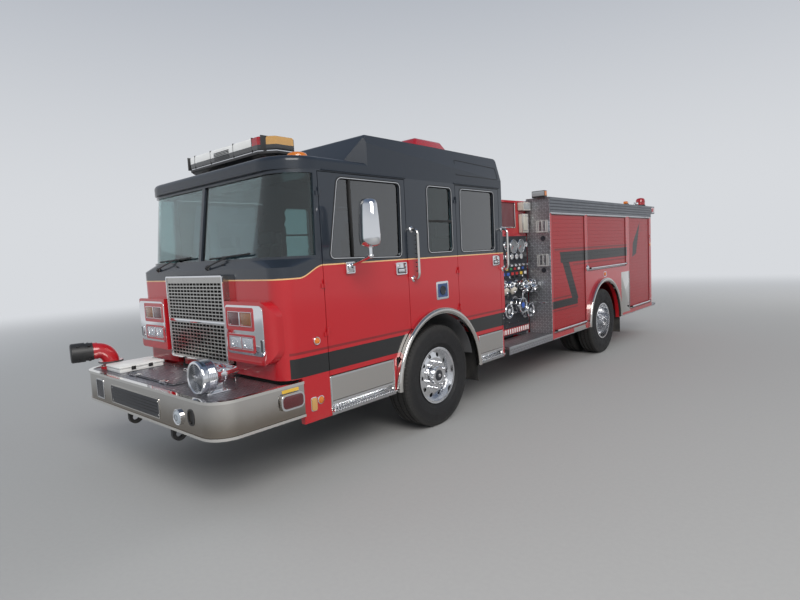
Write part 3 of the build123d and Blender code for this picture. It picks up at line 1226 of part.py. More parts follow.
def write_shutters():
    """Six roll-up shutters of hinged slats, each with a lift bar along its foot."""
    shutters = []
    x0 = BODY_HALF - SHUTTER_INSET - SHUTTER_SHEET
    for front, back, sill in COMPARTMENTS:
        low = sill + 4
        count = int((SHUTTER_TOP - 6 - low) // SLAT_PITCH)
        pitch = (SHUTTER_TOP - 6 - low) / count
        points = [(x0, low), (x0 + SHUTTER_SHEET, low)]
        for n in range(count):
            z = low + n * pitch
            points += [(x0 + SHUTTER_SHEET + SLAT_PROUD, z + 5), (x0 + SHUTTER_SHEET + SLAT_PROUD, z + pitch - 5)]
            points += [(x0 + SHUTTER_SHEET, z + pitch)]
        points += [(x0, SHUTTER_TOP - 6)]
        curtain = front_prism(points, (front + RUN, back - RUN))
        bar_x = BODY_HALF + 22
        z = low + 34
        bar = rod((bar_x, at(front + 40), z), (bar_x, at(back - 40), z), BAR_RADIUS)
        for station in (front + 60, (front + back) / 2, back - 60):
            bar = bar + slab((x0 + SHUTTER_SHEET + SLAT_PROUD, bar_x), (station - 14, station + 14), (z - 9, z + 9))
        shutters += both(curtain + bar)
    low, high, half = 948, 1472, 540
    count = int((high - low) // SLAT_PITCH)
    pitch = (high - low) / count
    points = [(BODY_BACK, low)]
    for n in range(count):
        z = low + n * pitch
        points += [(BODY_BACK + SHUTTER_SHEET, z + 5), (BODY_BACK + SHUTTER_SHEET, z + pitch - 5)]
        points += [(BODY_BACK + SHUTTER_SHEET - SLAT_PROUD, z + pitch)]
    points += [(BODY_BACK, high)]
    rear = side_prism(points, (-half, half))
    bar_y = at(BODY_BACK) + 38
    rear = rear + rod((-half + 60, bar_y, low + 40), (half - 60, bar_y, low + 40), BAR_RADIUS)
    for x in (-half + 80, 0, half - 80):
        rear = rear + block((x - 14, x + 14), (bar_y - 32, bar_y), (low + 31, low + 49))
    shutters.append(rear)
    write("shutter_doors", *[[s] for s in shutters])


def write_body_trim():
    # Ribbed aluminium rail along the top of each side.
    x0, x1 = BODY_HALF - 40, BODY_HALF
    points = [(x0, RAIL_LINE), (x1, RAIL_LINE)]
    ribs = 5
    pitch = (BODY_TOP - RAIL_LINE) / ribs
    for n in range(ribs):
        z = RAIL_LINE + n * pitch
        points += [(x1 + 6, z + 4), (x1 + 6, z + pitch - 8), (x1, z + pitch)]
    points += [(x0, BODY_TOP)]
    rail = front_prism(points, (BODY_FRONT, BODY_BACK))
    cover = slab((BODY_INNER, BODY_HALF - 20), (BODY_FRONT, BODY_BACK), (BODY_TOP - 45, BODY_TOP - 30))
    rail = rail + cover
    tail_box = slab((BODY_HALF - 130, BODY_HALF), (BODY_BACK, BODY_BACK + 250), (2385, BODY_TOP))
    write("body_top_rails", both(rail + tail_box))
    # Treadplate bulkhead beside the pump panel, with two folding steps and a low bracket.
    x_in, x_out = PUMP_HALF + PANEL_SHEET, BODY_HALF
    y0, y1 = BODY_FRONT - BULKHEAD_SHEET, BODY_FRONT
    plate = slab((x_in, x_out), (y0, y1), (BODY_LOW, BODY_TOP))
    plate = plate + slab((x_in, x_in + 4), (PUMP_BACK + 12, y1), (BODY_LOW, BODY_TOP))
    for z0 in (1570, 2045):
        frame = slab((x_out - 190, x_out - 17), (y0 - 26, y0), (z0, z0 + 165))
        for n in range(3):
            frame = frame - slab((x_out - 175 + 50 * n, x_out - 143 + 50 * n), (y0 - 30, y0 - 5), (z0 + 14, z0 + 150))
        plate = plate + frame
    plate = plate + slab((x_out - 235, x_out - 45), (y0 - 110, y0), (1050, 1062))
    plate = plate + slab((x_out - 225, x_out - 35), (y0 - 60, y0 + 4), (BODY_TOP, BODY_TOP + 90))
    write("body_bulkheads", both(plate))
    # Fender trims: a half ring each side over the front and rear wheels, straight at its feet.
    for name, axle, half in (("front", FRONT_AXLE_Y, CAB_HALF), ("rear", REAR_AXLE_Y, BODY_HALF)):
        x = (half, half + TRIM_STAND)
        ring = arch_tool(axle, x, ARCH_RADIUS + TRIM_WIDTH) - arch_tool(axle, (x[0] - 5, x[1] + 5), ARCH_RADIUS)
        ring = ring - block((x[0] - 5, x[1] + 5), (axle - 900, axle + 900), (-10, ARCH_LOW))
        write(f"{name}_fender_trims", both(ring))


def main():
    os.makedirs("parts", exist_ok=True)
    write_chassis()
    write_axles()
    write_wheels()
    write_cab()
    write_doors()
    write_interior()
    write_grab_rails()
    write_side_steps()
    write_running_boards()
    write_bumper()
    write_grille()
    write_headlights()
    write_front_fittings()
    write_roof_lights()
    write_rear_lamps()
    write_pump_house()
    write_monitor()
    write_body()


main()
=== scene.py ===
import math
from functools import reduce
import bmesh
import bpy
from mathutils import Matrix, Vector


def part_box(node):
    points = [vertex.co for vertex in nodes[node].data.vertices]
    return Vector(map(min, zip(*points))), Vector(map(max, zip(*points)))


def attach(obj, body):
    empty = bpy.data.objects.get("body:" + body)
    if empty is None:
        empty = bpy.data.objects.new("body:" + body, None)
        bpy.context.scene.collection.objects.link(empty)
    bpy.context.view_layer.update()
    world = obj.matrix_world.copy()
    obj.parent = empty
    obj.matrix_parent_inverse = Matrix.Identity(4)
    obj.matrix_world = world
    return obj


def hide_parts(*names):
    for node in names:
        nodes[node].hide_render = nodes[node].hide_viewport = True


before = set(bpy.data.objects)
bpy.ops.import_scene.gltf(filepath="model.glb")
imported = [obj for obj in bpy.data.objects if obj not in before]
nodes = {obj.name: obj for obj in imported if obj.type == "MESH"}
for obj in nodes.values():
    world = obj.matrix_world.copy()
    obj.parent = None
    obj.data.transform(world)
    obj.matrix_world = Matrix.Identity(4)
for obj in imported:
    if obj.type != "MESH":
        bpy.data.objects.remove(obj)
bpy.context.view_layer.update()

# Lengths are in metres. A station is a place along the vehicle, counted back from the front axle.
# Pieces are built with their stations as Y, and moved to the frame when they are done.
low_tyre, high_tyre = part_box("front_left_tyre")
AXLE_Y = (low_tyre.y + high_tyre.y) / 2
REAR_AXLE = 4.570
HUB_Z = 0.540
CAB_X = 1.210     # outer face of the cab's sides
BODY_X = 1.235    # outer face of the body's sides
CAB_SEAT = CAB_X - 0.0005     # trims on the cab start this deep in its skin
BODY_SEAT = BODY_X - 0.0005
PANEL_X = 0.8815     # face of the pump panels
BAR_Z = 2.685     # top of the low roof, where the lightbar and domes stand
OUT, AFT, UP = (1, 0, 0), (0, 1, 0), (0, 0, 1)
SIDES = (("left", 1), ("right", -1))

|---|

**PROBLEM TO SOLVE:** Provide an exact reproduction of only those lines that start at the line containing "write_headlights()" and end at the line containing "bpy.data.objects.remove(obj)", inclusive.

**WORKED ANSWER:**
    write_headlights()
    write_front_fittings()
    write_roof_lights()
    write_rear_lamps()
    write_pump_house()
    write_monitor()
    write_body()


main()
=== scene.py ===
import math
from functools import reduce
import bmesh
import bpy
from mathutils import Matrix, Vector


def part_box(node):
    points = [vertex.co for vertex in nodes[node].data.vertices]
    return Vector(map(min, zip(*points))), Vector(map(max, zip(*points)))


def attach(obj, body):
    empty = bpy.data.objects.get("body:" + body)
    if empty is None:
        empty = bpy.data.objects.new("body:" + body, None)
        bpy.context.scene.collection.objects.link(empty)
    bpy.context.view_layer.update()
    world = obj.matrix_world.copy()
    obj.parent = empty
    obj.matrix_parent_inverse = Matrix.Identity(4)
    obj.matrix_world = world
    return obj


def hide_parts(*names):
    for node in names:
        nodes[node].hide_render = nodes[node].hide_viewport = True


before = set(bpy.data.objects)
bpy.ops.import_scene.gltf(filepath="model.glb")
imported = [obj for obj in bpy.data.objects if obj not in before]
nodes = {obj.name: obj for obj in imported if obj.type == "MESH"}
for obj in nodes.values():
    world = obj.matrix_world.copy()
    obj.parent = None
    obj.data.transform(world)
    obj.matrix_world = Matrix.Identity(4)
for obj in imported:
    if obj.type != "MESH":
        bpy.data.objects.remove(obj)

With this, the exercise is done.